Tapi, lalu otakku berkata lain, ia mengajak jemariku kembali menuliskan
beberapa kata lagi.
….
Beberapa waktu lalu, aku masih merindukan
gelak tawa dan rengekan manja itu. Sekarang, tidak. Aku bisa kembali meniti
hari. Menjelaskan satu persatu jawaban dari pertanyaan masa lalu, mencoba
meluruskan nurani dan naluriku. Mencoba berinteraksi dengan sesuatu yang baru.
Hanya satu sesuatu yang coba ku yakini, sungguh kenyataan itu akan selalu
berbicara benar. Semua yang diberikan kepadaku, itulah yang terbaik, aku selalu
percaya Tuhan maha bijaksana.
….
Masih di Braga.
Dua es krim itu menyatukan keadaan,
menetralisir semuanya. Satu dua obrolan ringan mulai muncul. Sesaat ku lihat
tatapan matanya, ada rona kecewa di sana. Tapi itu tak terjadi begitu lama, es
krim itu meluluhkan hatinya, sejenak. Aku mencoba mencairkan kedaan dengan
rentetan pertanyaan, pekerjaannya, pekerjaanku, masalah kantornya, masalah
kantorku, masalahku dengan ‘dia’, dan masalahnya dengan ‘dia-nya’.

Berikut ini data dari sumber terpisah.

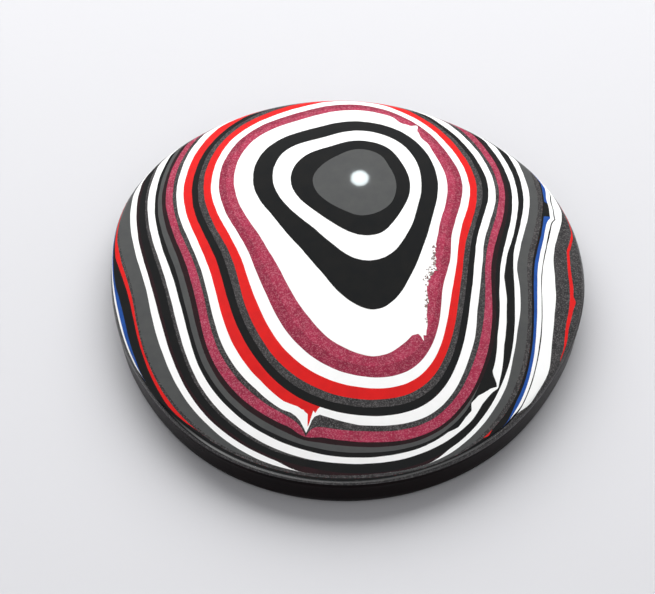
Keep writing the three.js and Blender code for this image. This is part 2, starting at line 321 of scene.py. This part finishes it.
# Stretches where an edge leaves its smooth course: how far on either side it comes back, how much
# its corners are rounded, both in degrees, and the directions and radii that it passes through.
# The radii were measured in the photo, with a scratch script. The frame doesn't hold them.
COURSES = (
    # the drip that runs down through the front coats, and the red tongue inside it
    ("white_with_drip", 6.0, 0.05, (
        (255.0, 24.3), (257.0, 24.45), (258.0, 24.65), (259.0, 25.0), (259.5, 25.3), (260.0, 25.6),
        (260.5, 25.95), (260.9, 25.35), (261.2, 24.8), (261.6, 24.5), (262.5, 24.3), (264.0, 24.45))),
    ("red_left", 6.0, 0.04, (
        (255.0, 23.6), (258.0, 23.85), (259.5, 24.15), (260.2, 24.4), (260.4, 25.0), (260.6, 25.45),
        (260.8, 25.0), (260.95, 24.5), (261.15, 24.0), (261.6, 24.15), (262.0, 23.8))),
    # rings beside the tongues
    ("black_tongue", 6.0, 1.5, (
        (258.0, 11.9), (262.0, 12.75), (266.0, 13.5), (270.0, 14.2), (274.0, 14.6), (278.0, 14.5),
        (282.0, 13.9), (286.0, 13.1), (290.0, 12.1), (294.0, 11.3))),
    ("raspberry_second_pass", 4.0, 1.0, (
        (298.0, 14.65), (300.0, 13.95), (305.0, 12.78), (310.0, 11.9), (320.0, 10.2), (330.0, 9.45))),
    ("white_under_raspberry", 4.0, 1.0, (
        (298.0, 15.95), (300.0, 15.25), (305.0, 13.78), (310.0, 12.65), (320.0, 10.98), (330.0, 10.12))),
    ("red_main", 4.0, 1.0, (
        (298.0, 17.05), (300.0, 16.25), (305.0, 14.65), (310.0, 13.42), (320.0, 11.68), (330.0, 10.8))),
    ("charcoal_main", 4.0, 1.0, (
        (300.0, 17.0), (305.0, 15.4), (310.0, 14.05), (320.0, 12.2), (330.0, 11.22))),
    ("black_under_charcoal", 4.0, 1.0, (
        (300.0, 17.87), (305.0, 16.08), (310.0, 14.78), (320.0, 12.75), (330.0, 11.65))),
    ("white_with_drip", 4.0, 1.0, (
        (300.0, 19.15), (305.0, 17.07), (310.0, 15.65), (320.0, 13.55), (330.0, 12.32))),
    # the crumbling edge of the long white tongue
    ("white_tongue", 6.0, 1.0, (
        (262.0, 17.5), (266.0, 18.15), (270.0, 18.7), (274.0, 18.98), (278.0, 18.75), (281.0, 18.2))),
    ("white_tongue", 1.5, 0.12, (
        (284.5, 17.45), (286.3, 17.4), (286.8, 17.7), (287.1, 18.25), (287.5, 17.6), (288.2, 17.7),
        (289.0, 17.2), (290.0, 16.4), (291.0, 15.8), (292.0, 15.2), (293.0, 14.8), (294.0, 14.0),
        (294.5, 13.5), (297.0, 12.8), (300.0, 12.3), (302.0, 12.05), (304.0, 11.5), (306.0, 10.9),
        (308.0, 10.5), (310.0, 10.1), (314.0, 9.5))),
    # where the black swells and the white beside it bends
    ("black_thin", 2.0, 0.1, (
        (288.0, 26.05), (290.0, 25.4), (291.5, 25.0), (292.0, 24.4), (294.0, 23.95), (297.0, 23.7),
        (298.3, 23.75), (298.7, 23.4), (298.85, 22.8), (299.2, 22.4), (300.0, 22.1), (301.0, 21.7),
        (305.0, 19.9), (310.0, 18.15), (315.0, 16.55))),
    ("white_outer", 3.0, 0.4, (
        (294.0, 24.7), (296.0, 24.25), (297.0, 24.05), (298.5, 23.9), (299.2, 23.5), (300.0, 23.15),
        (305.0, 20.8), (310.0, 19.0), (315.0, 17.4), (320.0, 15.85), (325.0, 15.08), (330.0, 14.55))),
    ("black_outer", 3.0, 0.5, (
        (300.0, 23.6), (305.0, 21.5), (310.0, 19.7), (315.0, 18.3), (320.0, 16.75), (325.0, 15.62),
        (330.0, 15.0))),
    ("white_line", 3.0, 0.5, (
        (300.0, 24.05), (305.0, 22.1), (310.0, 20.35), (315.0, 18.95), (320.0, 17.55), (325.0, 16.15),
        (330.0, 15.5))),
    # the right-hand edge
    ("white_rim_second", 3.0, 1.0, (
        (305.0, 25.65), (310.0, 24.35), (315.0, 22.6), (320.0, 21.2), (325.0, 20.1), (330.0, 19.0),
        (335.0, 18.05), (340.0, 17.6), (350.0, 17.55))),
    ("charcoal_rim", 2.0, 0.5, (
        (315.0, 23.85), (320.0, 22.4), (325.0, 21.45), (327.4, 20.95), (330.0, 20.4), (335.0, 19.4),
        (340.0, 18.68), (345.0, 18.56), (348.0, 18.5))),
    ("red_rim", 2.0, 0.4, (
        (315.0, 24.1), (320.0, 22.72), (325.0, 21.8), (326.8, 21.6), (327.5, 21.5), (328.2, 21.1),
        (330.0, 20.75), (335.0, 19.68), (340.0, 18.92), (345.0, 18.8), (348.0, 18.76))),
)
def follow(name, run_in, rounding, points):
    """Leads an edge through the points, and back to its own course on either side of them."""
    at, radius = np.array(points).T
    shift = radius - np.interp(at, theta, edge[name])
    at = np.concatenate([[at[0] - run_in], at, [at[-1] + run_in]])
    shift = np.concatenate([[0], shift, [0]])
    nearby = np.linspace(-rounding, rounding, AVERAGED)
    edge[name] = edge[name] + np.mean([np.interp(theta + d, at, shift) for d in nearby], axis=0)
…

Hanya beberapa saat memang, tapi sungguh
itu berharga.
….
Kaki gunung Manglayang, hari baru pukul
00.08 WIB.
Ku beritahu kau tentang satu hal, dia
buat beberapa peraturan yang tanpa persetujuanku langsung disepakati olehnya,
egois. Peraturan yang sebenarnya konyol, dan sepertinya dia serius dengan itu,
meski jelas aku tak terlalu peduli dengan perjanjian itu, tapi aku selalu
mengingatnya, detail. Aturannya, aku tidak boleh kangen dia, terlebih jika suka,
aku tak boleh terlalu sering gombalin, apa lagi panggil dia dengan sebutan yang
paling dia suka (yang ini jelas tak akan ku tuliskan), dan masih ada
beberapa aturan lainnya.
Aku hanya bisa tersenyum, meski jelas, aku akan berusaha untuk
mengikuti aturan main itu. Ku beri tahu kau akan satu hal, bahkan aku tak berani
melukainya, bahkan dengan cara terhalus dan terindah sekalipun. Ada banyak
alasan kenapa dia bisa menjadi salah satu tokoh karakter yang selalu ku tulis, ini
bukan cerita tentang cinta sepasang kekasih, ini cerita tentang harapan dan
impian, ini kisah tentang sesuatu yang terbuang, ini tentang puzzle dari
kepingan yang tersingkirkan, ini adalah rangkaian nada dalam sebuah irama.